Insights from termite mounds were used by one architect to create a significant product. With heating and cooling vents modeled after those found in termite mounds, Mick Pearce designed the Eastgate Building in Harare, Zimbabwe. The building now only requires a minor amount of heating during the winter and no air conditioning during the summer.

The Termite Mound Design: Why Is It So Important?

Because structures modeled after termite mounds will require far less heating and cooling, the invention might significantly reduce power bills for people all around the world. Americans spend $73 billion annually on space heating alone, according to the Center for Climate and Energy Solutions.

Due to its high energy requirements, air conditioning is also highly costly. US homes reportedly spend close to $30 billion a year on only air conditioning, according to the Department of Energy. Air conditioning uses 12% of all domestic energy, according to the Energy Information Administration.
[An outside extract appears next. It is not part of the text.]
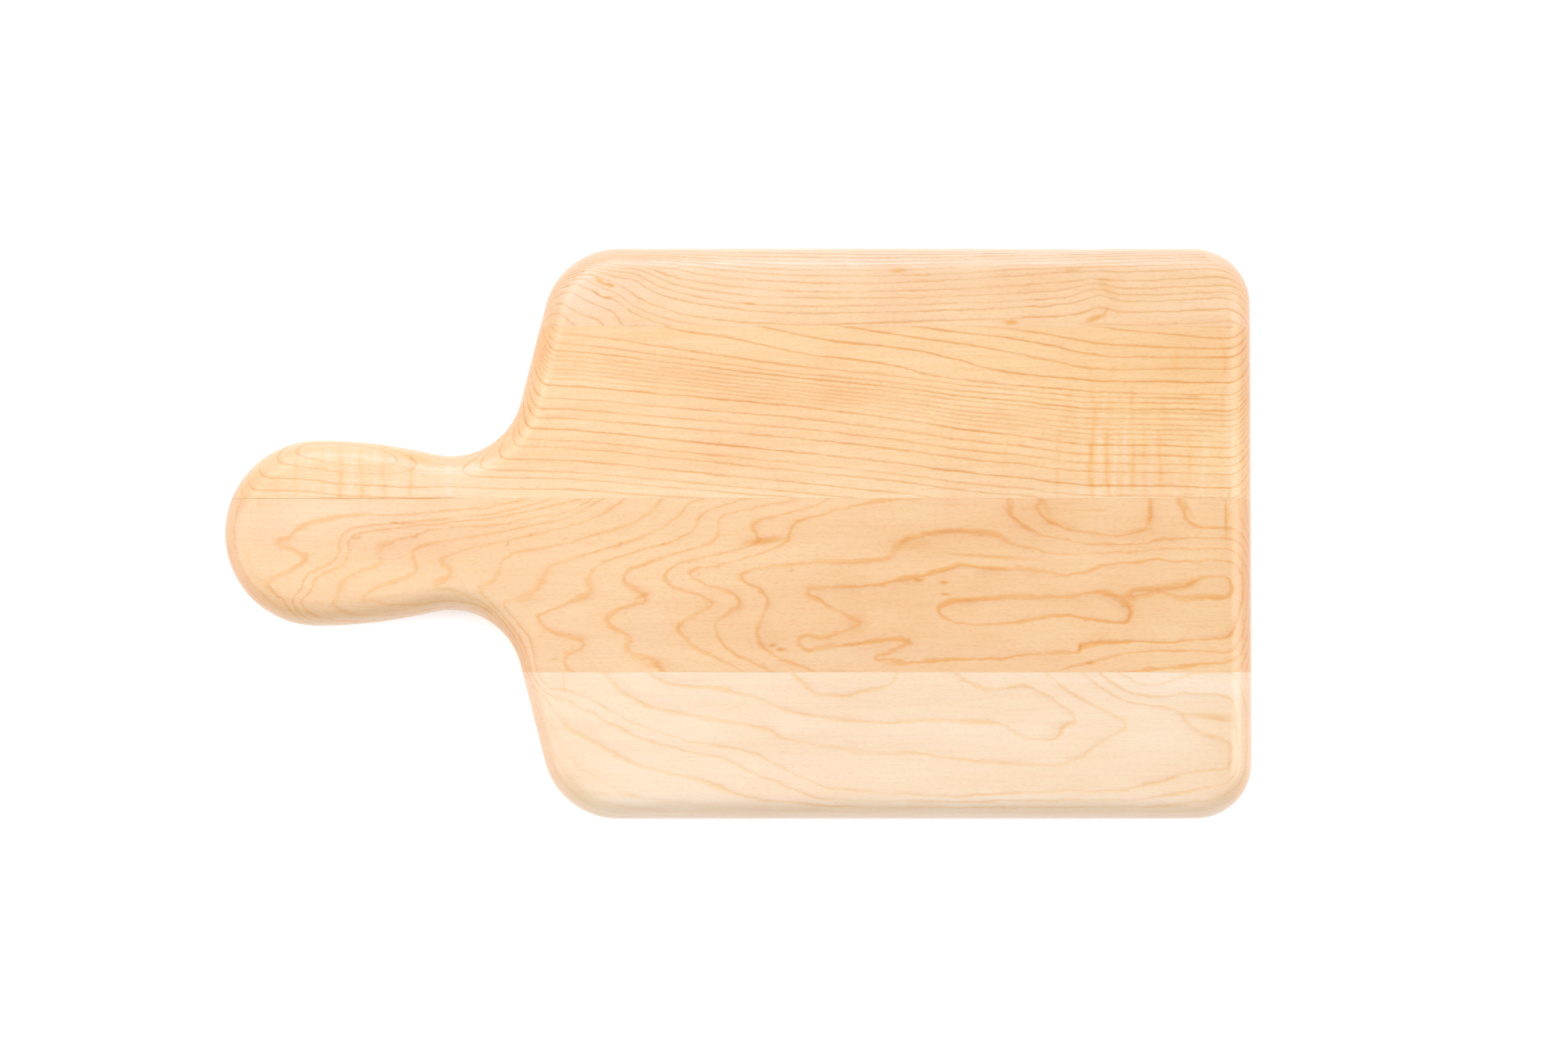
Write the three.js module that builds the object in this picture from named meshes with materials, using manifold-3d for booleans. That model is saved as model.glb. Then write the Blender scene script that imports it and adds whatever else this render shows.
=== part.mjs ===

Since air conditioners are only commonplace in the US and a few other nations, this is probably only the beginning. In a survey published by the International Energy Association (IEA), it was said that by the year 2050, there would be 5.6 billion air conditioners installed worldwide, up from the current figure of 1.6 billion.

Making air conditioners more efficient was another topic covered in the IEA study. It was calculated that setting efficiency standards for AC units alone might result in savings of up to $2.9 trillion.

It may actually save trillions of dollars if the termite-inspired design gains traction and significantly lowers the amount of cooling required. The impact it would have on climate change isn’t even taken into account in that.